Gerald Murphy, (1888-1964) Cocktail, 1927. Oil and pencil on linen, 29 1/16 × 29 15/16 in. (73.8 × 76 cm). Whitney Museum of American Art, New York; purchase, with funds from Evelyn and Leonard A. Lauder, Thomas H. Lee, and the Modern Painting and Sculpture Committee 95.188. Art © Estate of Honoria Murphy Donnelly, Licensed by VAGA, New York

During his short, seven-year career as an artist, Gerald Murphy produced only about fourteen paintings. Key among them is Cocktail, a bold, stylized still life comprised of flattened geometric shapes, overlapping forms, and spatially illogical juxtapositions.

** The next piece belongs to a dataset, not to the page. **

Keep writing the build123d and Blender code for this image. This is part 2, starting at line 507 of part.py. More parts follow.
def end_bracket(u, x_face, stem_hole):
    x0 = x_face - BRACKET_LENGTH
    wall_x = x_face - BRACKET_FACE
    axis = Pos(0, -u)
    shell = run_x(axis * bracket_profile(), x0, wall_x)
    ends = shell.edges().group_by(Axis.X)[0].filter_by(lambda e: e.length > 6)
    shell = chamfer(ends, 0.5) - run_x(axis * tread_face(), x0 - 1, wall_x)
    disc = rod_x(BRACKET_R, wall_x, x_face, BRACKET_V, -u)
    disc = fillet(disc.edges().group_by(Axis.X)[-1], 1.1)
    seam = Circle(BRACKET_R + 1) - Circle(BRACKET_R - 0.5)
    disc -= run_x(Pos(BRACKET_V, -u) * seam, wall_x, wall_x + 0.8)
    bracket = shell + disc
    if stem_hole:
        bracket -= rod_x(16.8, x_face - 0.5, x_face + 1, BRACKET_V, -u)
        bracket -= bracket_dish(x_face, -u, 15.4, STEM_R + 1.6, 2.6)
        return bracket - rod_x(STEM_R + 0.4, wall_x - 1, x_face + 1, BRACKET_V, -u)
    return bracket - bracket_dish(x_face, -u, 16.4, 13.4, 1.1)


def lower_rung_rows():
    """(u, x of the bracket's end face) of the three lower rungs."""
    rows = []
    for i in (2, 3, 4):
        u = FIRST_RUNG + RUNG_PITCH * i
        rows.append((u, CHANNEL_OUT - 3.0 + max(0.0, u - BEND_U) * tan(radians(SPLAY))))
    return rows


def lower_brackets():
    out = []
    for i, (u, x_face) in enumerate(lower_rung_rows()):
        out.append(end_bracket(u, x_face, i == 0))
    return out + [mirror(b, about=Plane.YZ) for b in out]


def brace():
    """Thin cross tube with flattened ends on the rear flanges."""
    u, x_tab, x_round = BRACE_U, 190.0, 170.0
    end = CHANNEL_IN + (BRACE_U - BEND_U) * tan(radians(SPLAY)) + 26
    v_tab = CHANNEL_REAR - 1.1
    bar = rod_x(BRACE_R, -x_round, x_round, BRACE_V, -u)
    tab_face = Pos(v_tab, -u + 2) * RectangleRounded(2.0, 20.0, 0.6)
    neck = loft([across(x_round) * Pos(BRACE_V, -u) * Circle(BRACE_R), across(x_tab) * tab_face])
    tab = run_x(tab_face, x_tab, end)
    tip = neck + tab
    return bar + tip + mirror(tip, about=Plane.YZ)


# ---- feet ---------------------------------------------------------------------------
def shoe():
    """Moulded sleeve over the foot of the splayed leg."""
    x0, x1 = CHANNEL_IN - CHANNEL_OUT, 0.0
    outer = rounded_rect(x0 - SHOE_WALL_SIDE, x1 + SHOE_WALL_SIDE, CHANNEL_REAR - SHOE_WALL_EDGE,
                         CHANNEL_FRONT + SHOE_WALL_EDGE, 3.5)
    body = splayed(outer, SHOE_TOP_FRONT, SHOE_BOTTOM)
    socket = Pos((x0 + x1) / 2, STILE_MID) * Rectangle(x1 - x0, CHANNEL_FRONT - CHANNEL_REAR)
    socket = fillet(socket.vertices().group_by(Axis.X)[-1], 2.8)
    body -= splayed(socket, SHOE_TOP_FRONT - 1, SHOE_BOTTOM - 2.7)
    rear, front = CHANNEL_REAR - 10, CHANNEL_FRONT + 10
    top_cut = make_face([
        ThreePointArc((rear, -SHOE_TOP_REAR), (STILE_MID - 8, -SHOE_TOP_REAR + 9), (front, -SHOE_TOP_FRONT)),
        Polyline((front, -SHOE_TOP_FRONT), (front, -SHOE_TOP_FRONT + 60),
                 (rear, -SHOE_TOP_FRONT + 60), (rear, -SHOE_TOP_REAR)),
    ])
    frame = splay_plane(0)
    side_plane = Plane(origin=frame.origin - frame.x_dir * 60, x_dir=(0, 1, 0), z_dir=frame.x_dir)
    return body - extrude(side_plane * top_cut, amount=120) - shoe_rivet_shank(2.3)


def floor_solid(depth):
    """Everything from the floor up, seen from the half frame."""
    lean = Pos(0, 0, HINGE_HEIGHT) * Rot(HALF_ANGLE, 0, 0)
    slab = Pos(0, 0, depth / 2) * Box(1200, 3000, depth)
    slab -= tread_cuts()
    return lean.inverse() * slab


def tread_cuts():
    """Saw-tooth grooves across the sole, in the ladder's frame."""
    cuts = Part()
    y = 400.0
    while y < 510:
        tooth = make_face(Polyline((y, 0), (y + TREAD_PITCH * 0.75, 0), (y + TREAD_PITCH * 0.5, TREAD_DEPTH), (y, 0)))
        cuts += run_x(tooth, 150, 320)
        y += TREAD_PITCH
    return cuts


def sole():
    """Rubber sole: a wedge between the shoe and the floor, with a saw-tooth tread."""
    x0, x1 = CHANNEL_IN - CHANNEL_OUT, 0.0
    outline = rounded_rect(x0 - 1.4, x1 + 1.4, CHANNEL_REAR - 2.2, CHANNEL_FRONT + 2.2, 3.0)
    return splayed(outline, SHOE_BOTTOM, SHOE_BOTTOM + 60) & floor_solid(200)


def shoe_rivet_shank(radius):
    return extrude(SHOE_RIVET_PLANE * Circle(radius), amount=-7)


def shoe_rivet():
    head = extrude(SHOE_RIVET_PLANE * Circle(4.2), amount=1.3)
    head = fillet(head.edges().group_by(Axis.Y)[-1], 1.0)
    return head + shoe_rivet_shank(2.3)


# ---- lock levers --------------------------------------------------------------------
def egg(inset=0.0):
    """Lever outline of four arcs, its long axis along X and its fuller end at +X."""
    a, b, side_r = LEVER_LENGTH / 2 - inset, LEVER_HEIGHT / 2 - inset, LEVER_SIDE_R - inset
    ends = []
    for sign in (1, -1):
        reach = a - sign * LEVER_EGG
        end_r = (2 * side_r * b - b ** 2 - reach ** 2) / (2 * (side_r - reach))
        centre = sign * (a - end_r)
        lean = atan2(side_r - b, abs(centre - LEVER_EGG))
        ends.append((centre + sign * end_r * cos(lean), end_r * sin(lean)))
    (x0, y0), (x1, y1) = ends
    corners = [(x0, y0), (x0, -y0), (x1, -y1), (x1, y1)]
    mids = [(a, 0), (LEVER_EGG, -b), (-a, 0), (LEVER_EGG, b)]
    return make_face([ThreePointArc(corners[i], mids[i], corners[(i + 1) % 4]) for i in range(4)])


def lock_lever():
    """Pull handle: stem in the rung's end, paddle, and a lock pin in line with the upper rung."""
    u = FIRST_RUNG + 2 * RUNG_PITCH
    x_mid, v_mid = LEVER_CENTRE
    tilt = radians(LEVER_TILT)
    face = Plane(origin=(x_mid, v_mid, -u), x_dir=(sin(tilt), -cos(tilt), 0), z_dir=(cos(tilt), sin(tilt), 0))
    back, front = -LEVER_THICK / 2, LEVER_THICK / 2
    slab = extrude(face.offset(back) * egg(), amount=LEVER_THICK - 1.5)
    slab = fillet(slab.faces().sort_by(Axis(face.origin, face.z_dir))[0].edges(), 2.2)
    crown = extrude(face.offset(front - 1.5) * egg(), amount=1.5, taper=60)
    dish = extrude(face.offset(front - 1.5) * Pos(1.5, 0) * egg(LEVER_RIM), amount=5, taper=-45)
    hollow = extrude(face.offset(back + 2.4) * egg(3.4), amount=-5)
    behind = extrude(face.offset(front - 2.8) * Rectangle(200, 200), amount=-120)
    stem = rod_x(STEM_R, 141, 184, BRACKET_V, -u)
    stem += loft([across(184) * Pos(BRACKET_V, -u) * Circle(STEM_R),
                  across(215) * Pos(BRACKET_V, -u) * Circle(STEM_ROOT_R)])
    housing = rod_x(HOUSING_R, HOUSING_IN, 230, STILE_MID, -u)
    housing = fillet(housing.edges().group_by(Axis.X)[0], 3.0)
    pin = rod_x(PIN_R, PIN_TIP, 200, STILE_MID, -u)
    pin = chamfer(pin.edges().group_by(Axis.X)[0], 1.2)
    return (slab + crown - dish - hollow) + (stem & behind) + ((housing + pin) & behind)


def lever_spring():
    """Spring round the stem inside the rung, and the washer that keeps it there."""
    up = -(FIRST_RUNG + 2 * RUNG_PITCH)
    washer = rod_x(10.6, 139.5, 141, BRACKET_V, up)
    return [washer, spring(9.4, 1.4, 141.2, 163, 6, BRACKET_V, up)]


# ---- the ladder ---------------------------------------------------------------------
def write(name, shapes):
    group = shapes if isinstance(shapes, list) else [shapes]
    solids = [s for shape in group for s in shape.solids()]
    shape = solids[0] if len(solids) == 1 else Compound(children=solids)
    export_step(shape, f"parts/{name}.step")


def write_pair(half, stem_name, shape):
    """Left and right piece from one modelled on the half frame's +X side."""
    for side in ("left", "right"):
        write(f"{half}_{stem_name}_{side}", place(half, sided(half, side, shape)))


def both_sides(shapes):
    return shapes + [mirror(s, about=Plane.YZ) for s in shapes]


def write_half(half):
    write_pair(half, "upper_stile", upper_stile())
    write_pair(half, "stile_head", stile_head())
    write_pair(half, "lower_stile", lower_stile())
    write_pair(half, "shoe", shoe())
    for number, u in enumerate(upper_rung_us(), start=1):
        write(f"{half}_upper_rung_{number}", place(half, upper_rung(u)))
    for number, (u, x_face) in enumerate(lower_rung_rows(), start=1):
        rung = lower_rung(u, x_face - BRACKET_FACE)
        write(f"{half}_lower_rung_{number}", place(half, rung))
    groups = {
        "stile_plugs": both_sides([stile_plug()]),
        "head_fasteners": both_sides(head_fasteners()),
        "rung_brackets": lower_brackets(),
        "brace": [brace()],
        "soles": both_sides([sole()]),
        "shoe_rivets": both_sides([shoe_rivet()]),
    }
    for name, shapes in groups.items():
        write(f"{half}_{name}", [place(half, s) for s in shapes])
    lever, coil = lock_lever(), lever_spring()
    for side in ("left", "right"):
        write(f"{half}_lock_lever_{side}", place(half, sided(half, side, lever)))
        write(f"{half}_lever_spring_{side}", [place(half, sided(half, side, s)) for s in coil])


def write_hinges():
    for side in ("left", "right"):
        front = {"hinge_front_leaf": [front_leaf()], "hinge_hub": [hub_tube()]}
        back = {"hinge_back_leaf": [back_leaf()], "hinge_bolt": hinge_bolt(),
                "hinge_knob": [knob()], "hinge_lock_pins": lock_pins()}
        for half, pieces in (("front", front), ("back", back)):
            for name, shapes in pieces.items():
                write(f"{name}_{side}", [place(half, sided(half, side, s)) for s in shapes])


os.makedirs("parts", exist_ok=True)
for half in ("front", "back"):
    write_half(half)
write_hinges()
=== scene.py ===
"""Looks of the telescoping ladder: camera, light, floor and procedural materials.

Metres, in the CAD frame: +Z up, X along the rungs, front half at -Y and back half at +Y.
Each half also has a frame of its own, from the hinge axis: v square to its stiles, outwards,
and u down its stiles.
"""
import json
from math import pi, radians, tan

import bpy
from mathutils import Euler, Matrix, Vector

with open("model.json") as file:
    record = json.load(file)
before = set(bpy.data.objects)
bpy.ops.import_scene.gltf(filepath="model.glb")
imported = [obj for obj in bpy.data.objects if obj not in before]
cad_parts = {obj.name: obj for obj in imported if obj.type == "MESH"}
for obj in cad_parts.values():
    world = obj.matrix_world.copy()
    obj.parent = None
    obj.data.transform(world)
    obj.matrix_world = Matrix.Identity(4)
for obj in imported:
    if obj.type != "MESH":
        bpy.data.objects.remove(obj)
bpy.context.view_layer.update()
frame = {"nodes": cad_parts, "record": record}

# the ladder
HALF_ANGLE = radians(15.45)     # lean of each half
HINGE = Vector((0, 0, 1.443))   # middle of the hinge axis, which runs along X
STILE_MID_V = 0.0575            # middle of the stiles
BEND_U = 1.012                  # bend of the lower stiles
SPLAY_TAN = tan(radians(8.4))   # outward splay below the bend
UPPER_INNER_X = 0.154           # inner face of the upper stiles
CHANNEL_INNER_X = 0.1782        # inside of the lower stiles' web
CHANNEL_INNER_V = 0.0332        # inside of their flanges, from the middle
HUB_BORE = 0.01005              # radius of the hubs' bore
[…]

A poignant memento of the urban, sophisticated lifestyle of the Jazz Age, the painting’s formal qualities are reminiscent of French Cubism as well as the industrial aesthetic of the American Precisionists. Yet Cocktail is also distinguished by its uniquely autobiographical approach. The depicted accoutrements of a typical 1920s bar tray were based on Murphy’s memory of his father’s bar accessories, and the five cigars represent the artist, his wife, and their three children. The illusionistic depiction of the box cover, which alone took four months to complete, shows a robed woman surrounded by items that allude to Murphy himself, including a boat (he was an avid sailor) and an artist’s palette. By celebrating a ritual that was forbidden during Prohibition in America, but which became a distinctive feature of European life during the 1920s, the painting also affirms Murphy’s status as a stylish and worldly expatriate.